Converting To and From Scientific Notation

700 = 7 × 10²
0.0004212 = 4.212 × 10⁻⁴
−5,000,000,000 = −5 × 10⁹

To convert a standard number to scientific notation, move the decimal point until exactly one non-zero digit remains to its left, and count how many places you moved it — that count becomes the exponent (positive if you moved left, negative if you moved right). To convert back, simply move the decimal point the opposite direction by the exponent's value.

Arithmetic in Scientific Notation

Addition and subtraction require both numbers to share the same power of 10 first — rewrite one number so its exponent matches the other, then add or subtract just the significands.

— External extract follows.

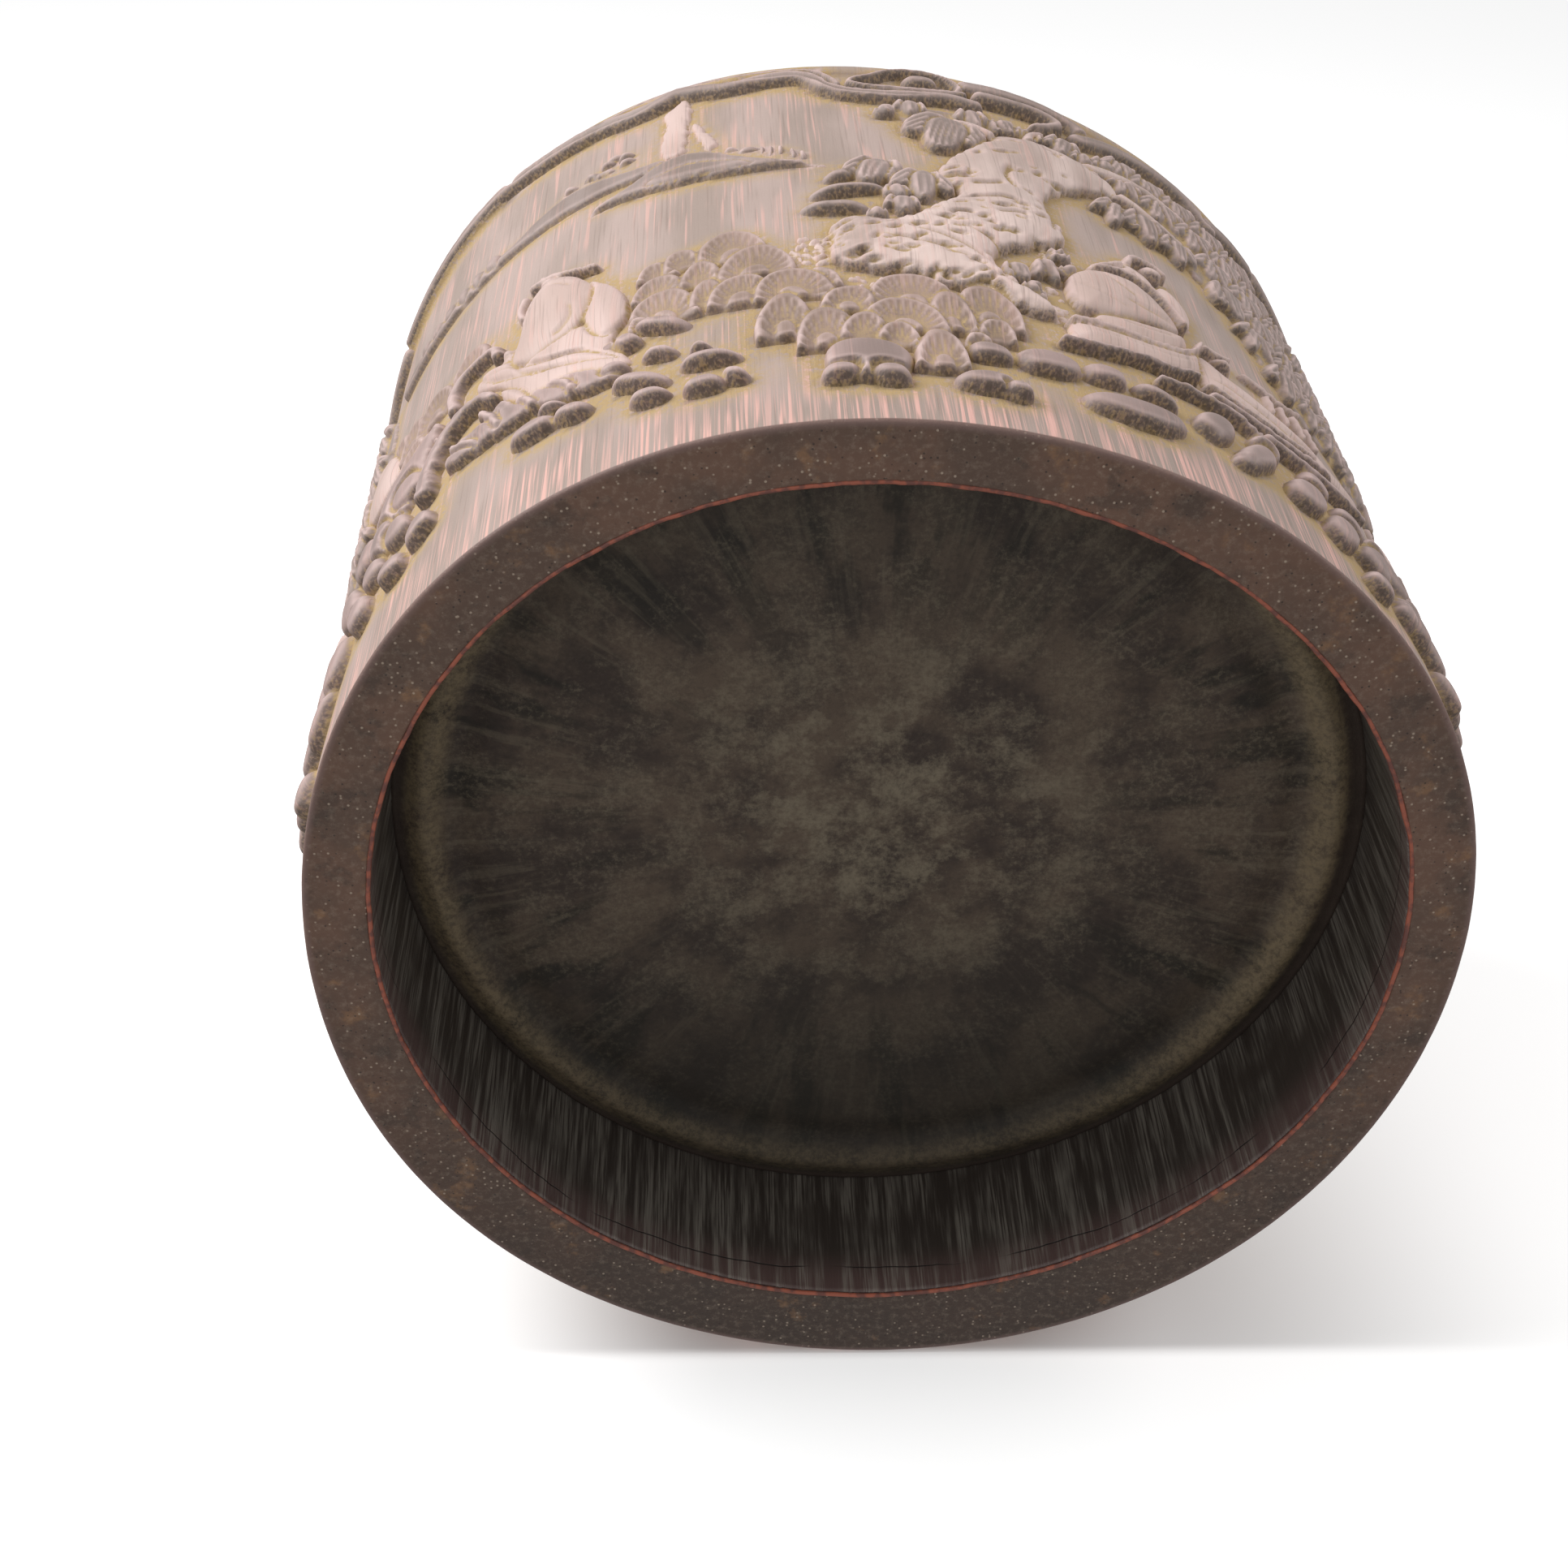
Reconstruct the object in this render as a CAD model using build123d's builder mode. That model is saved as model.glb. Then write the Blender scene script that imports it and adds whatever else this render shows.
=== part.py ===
from build123d import *
from math import cos, pi, radians, sin
import os

# A carved bamboo brush pot. It stands on its foot ring, with the mouth up.
# The origin is the centre of the foot ring's face, and the front is towards -Y.
# Driving dimensions are in millimetres, and bearings in degrees from the front towards +X.

# Outside of the culm
height = 111.0
foot_radius = 70.2  # mean radius of the cut foot ring
foot_band = 9.0  # plain band above the foot ring
band_slope = 3.0  # height of the slope from the plain band up to the carving
carving_rise = 2.4  # how far the carved zone stands out from the plain band
mouth_flare = 0.8  # extra radius at the mouth
rim_round = 1.2  # height of the rounded-off outer edge at the mouth

# Inside of the culm
bore_radius = 61.6  # mean radius of the foot recess
bore_shift = 1.6  # the bore lies this far towards the front, so the back wall is thicker
recess_depth = 22.5
diaphragm_thickness = 5.5
mouth_bore_radius = 64.6
rim_bevel = 0.8

# Shape of the partition's underside: a shallow dish inside a rounded ridge
dish_depth = 1.4
ridge_width = 5.0
ridge_gap = 0.8  # plain margin between the ridge and the recess wall
ridge_rise = 1.6

# Lacquer
film_thickness = 0.35
line_width = 0.6
line_height = 0.5
line_setback = 0.15  # the red line stands this far up from the foot's face

# A culm is never quite round. Each wave is (waves per turn, height, phase).
outer_waves = ((2, 0.55, -77), (3, 0.5, -139), (4, 0.4, -145))
bore_waves = ((2, 0.8, -131), (3, 0.55, -112))
outline_steps = 36

# Levels worked out from the sizes above
cavity_floor = recess_depth + diaphragm_thickness
carving_start = foot_band + band_slope
rim_start = height - rim_round


def outlinePoints(mean_radius, waves, shift):
    points = []
    for step in range(outline_steps):
        bearing = 2 * pi * step / outline_steps
        swell = sum(size * cos(count * bearing - radians(phase)) for count, size, phase in waves)
        radius = mean_radius + swell
        points.append((radius * sin(bearing), -radius * cos(bearing) - shift))
    return points


def outerOutline(mean_radius):
    return outlinePoints(mean_radius, outer_waves, 0)


def boreOutline(mean_radius):
    return outlinePoints(mean_radius, bore_waves, bore_shift)


def wavySection(level, points):
    """A flat face inside a closed wavy outline, at a height above the foot."""
    with BuildSketch(Plane.XY.offset(level)) as section:
        with BuildLine():
            Spline(*points, periodic=True)
        make_face()
    return section.sketch


outer_levels = (
    (0, foot_radius),
    (foot_band, foot_radius),
    (carving_start, foot_radius + carving_rise),
    (rim_start, foot_radius + carving_rise + mouth_flare),
    (height, foot_radius + carving_rise + mouth_flare - rim_bevel),
)

# Culm wall: the wavy outer tube, with the straight foot recess and the brush cavity cut out of it
with BuildPart() as culm_wall:
    loft([wavySection(level, outerOutline(radius)) for level, radius in outer_levels], ruled=True)
    extrude(wavySection(0, boreOutline(bore_radius)), amount=cavity_floor, mode=Mode.SUBTRACT)
    loft(
        [
            wavySection(cavity_floor, boreOutline(bore_radius)),
            wavySection(rim_start, boreOutline(mouth_bore_radius)),
            wavySection(height, boreOutline(mouth_bore_radius + rim_bevel)),
        ],
        ruled=True,
        mode=Mode.SUBTRACT,
    )
culm_wall.part.label = "culm_wall"

# Node diaphragm: the partition, with its dished underside and the rounded ridge along its edge
ridge_middle = bore_radius - bore_waves[0][1] - bore_waves[1][1] - ridge_gap - ridge_width / 2
dish_radius = ridge_middle - ridge_width / 2
dish_sphere = (dish_radius**2 + dish_depth**2) / (2 * dish_depth)
with BuildPart() as node_diaphragm:
    extrude(wavySection(recess_depth, boreOutline(bore_radius)), amount=diaphragm_thickness)
    with Locations((0, -bore_shift, recess_depth + dish_depth - dish_sphere)):
        Sphere(dish_sphere, mode=Mode.SUBTRACT)
    with BuildSketch(Plane.XZ.offset(bore_shift)):
        with Locations((ridge_middle, recess_depth)):
            Ellipse(ridge_width / 2, ridge_rise)
    revolve(axis=Axis((0, -bore_shift, 0), (0, 0, 1)))
node_diaphragm.part.label = "node_diaphragm"

# Recess lacquer: a thin skin on the side wall of the foot recess
skin_start = line_setback + line_height
with BuildPart() as recess_lacquer:
    extrude(wavySection(skin_start, boreOutline(bore_radius)), amount=recess_depth - skin_start)
    extrude(
        wavySection(skin_start, boreOutline(bore_radius - film_thickness)),
        amount=recess_depth - skin_start,
        mode=Mode.SUBTRACT,
    )
recess_lacquer.part.label = "recess_lacquer"

# Edge lacquer line: the red line along the inner arris of the foot
with BuildPart() as edge_lacquer_line:
    extrude(wavySection(line_setback, boreOutline(bore_radius)), amount=line_height)
    extrude(
        wavySection(line_setback, boreOutline(bore_radius - line_width)),
        amount=line_height,
        mode=Mode.SUBTRACT,
    )
edge_lacquer_line.part.label = "edge_lacquer_line"

os.makedirs("parts", exist_ok=True)
for piece in (culm_wall, node_diaphragm, recess_lacquer, edge_lacquer_line):
    export_step(piece.part, f"parts/{piece.part.label}.step")
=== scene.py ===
# Carved bamboo brush pot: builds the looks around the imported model.
# Relief is drawn as heights on an unrolled grid of the culm, then wrapped round it.
import math

import bpy
import numpy as np
from mathutils import Matrix, Vector


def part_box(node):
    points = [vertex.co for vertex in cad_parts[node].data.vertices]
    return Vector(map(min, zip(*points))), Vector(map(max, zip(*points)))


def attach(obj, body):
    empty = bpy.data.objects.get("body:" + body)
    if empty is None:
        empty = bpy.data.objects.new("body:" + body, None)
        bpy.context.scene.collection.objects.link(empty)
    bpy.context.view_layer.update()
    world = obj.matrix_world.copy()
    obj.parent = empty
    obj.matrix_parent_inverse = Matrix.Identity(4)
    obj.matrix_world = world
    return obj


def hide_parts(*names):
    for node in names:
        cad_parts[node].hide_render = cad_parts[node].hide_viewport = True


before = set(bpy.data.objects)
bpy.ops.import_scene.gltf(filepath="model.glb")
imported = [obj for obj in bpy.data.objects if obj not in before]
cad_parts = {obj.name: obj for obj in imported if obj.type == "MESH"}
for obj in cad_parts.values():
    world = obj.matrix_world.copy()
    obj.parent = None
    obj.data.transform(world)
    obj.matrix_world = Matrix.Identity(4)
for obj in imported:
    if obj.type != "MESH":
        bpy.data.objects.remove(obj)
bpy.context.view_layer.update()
mm = 0.001

# sizes from the frame
wallLow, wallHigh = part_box("culm_wall")
_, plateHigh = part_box("node_diaphragm")
lineLow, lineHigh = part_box("edge_lacquer_line")
carvingDepth = 2.75  # half the wall's width, less the mean radius of its foot
boreSwell = 0.54  # half the red line's width, less the mean radius of the bore
partitionThickness = 5.5

culm = {  # mm
    "height": wallHigh.z / mm,
    "footRadius": (wallHigh.x - wallLow.x) / 2 / mm - carvingDepth,
    "boreRadius": (lineHigh.x - lineLow.x) / 2 / mm - boreSwell,
    "boreShift": 1.6,  # the bore lies this far to the front
    "recessTop": plateHigh.z / mm - partitionThickness,
    "cavityFloor": plateHigh.z / mm,
    "mouthBore": 64.6,  # radius of the bore at the mouth
    "flare": 0.8,  # extra radius of the plain ground at the mouth
    "lip": 0.9,  # how far the mouth's plain lip stands out
    "rimRound": 1.4,  # rounding of the mouth's edges
    "arris": 0.45,  # worn rounding of the foot's edges
    "outerWaves": ((2, 0.55, -77), (3, 0.5, -139), (4, 0.4, -145)),  # waves per turn, height, phase
    "boreWaves": ((2, 0.8, -131), (3, 0.55, -112)),
    "surface": {"turns": 430, "ripple": 0.12, "rippleRound": 16.0, "rippleAlong": 60.0},
}


def waveSum(bearing, waves):
    return sum(size * np.cos(count * bearing - math.radians(phase)) for count, size, phase in waves)


def groundRadius(bearing, level):
    flare = culm["flare"] * np.clip(level / culm["height"], 0, 1)
    return culm["footRadius"] + flare + waveSum(bearing, culm["outerWaves"])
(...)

Multiplication multiplies the significands and adds the exponents: (1.432×10²) × (8×10⁻¹) = (1.432×8)×10^(2−1) = 11.456×10¹, which renormalizes to 1.1456×10².

Division divides the significands and subtracts the exponents: (1.432×10²) ÷ (8×10⁻¹) = (1.432÷8)×10^(2−(−1)) = 0.179×10³, which renormalizes to 1.79×10².

Engineering Notation vs. Scientific Notation

Engineering notation is a variant that restricts the exponent to multiples of 3 (…, −6, −3, 0, 3, 6, 9, …), so the significand ranges from 1 to just under 1000 instead of 1 to just under 10. This aligns naturally with SI unit prefixes — for example, 4.7 × 10⁶ in engineering notation reads directly as "4.7 mega-" units, which is why engineers and electricians favor it over strict scientific notation.

Why Scientific Notation Matters

Beyond convenience, scientific notation makes it easy to compare the scale of very different numbers at a glance — the exponent alone tells you the order of magnitude. It's the standard way scientific and engineering fields express measurements spanning enormous ranges, from the mass of an electron (9.109 × 10⁻³¹ kg) to the distance to the nearest star (4.0 × 10¹³ km), without writing out dozens of zeros.

Example — Your Current Inputs

5E-13 in scientific notation is 5 × 10^-13.

Additional Example — Astronomical Distances

The Sun is about 150,000,000 kilometers from Earth (1.5 × 10⁸ km), while the nearest star system, Alpha Centauri, is about 40,000,000,000,000 kilometers away (4 × 10¹³ km). Dividing these in scientific notation — (4×10¹³) ÷ (1.5×10⁸) — gives (4 ÷ 1.5) × 10^(13−8) ≈ 2.67 × 10⁵, meaning Alpha Centauri is roughly 267,000 times farther from Earth than the Sun is — a comparison that would be far harder to read with all the zeros written out.

About These Parameters

Number A / Number B
Enter numbers in either standard decimal form (700, 0.0004212) or scientific/E-notation (7e2, 4.212e-4) — the calculator accepts either and converts as needed.
Operation
Choose "Just Convert" to see Number A's scientific and engineering form alone, or pick an arithmetic operation to combine Number A and Number B and see the result renormalized into proper scientific notation.

Frequently Asked Questions

What's the difference between scientific notation and E-notation?

They represent the same value — E-notation is just a plain-text shorthand that replaces "× 10" with the letter E, since superscript exponents aren't always easy to type or display. 7 × 10² and 7E2 mean exactly the same number, 700.

Why does the significand have to be between 1 and 10?

That's the normalized form convention, which makes scientific notation unambiguous — every number has exactly one correct scientific notation representation. Without the rule, 700 could be written as 7×10², 70×10¹, or 0.7×10³, all technically correct but inconsistent, defeating the purpose of a standard notation.

Can scientific notation represent negative numbers?

Yes — the sign applies to the significand, not the exponent. −5,000,000,000 becomes −5 × 10⁹; the exponent describes the magnitude, and the leading minus sign describes the number's sign, exactly as in standard notation.

Why use engineering notation instead of scientific notation?

Because multiples of 3 map directly onto SI unit prefixes (kilo = 10³, mega = 10⁶, milli = 10⁻³, micro = 10⁻⁶, and so on), engineering notation lets you read off the appropriate unit prefix immediately, which is especially useful in electronics, physics, and other applied sciences.